While I will forever find it impossible to extricate the thoughts I have from the books I read (as in this essay on re-reading Station Eleven in the early months of the COVID-19 pandemic), I find my words and thoughts pulling away from book reviews and listsicles (though I do still write both for Shelf Awareness, with no plans to stop anytime soon), and am considering what this space can be--and if this space will be--moving forward. I am tempted to let it go, and yet: every time I consider doing so, I hesitate. And so here we are, questioning: Is the hesitation because this has been a space I lived in and loved for so long, and I am sad to see it go? Or is the hesitation borne of some interior pulsing, a quiet nudge to re-engage with creative words that are not boxed in by an editor's word count or a specific subject?
I am leaning towards the latter, which is a lesson: a lesson in pause, a lesson in hesitation, a lesson in listening to a deep inner feeling that I've learned, through years of living with anxiety and being socialized as a white woman in 21st century America, to ignore, to stifle, to tamp down until it is a small and quiet thing, a compressed ball of pulped emotion no good to any one any longer--least of all myself.
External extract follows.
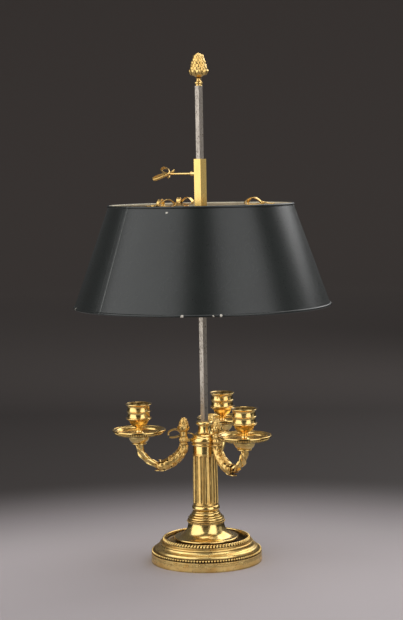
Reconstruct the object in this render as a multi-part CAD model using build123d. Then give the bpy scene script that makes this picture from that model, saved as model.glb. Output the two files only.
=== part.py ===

And so instead of boxing up this hesitation and retiring from this small corner of the interwebs, I'm here, letting words come as they please, adjusting my own expectations for the space. I will hold this space open not for follower count or feedback or likes or engagement counts, but for myself, as a place for my own practice in listening to gut feelings and expressing that which they bring up. Or maybe just putting this out there was the closure I needed. Only time will tell. Regardless, it's been an honor to be in community with those of you who may still see these words in some relic of a book blogging subscription service, and I hope our paths continue to cross in new ways as we venture forth together.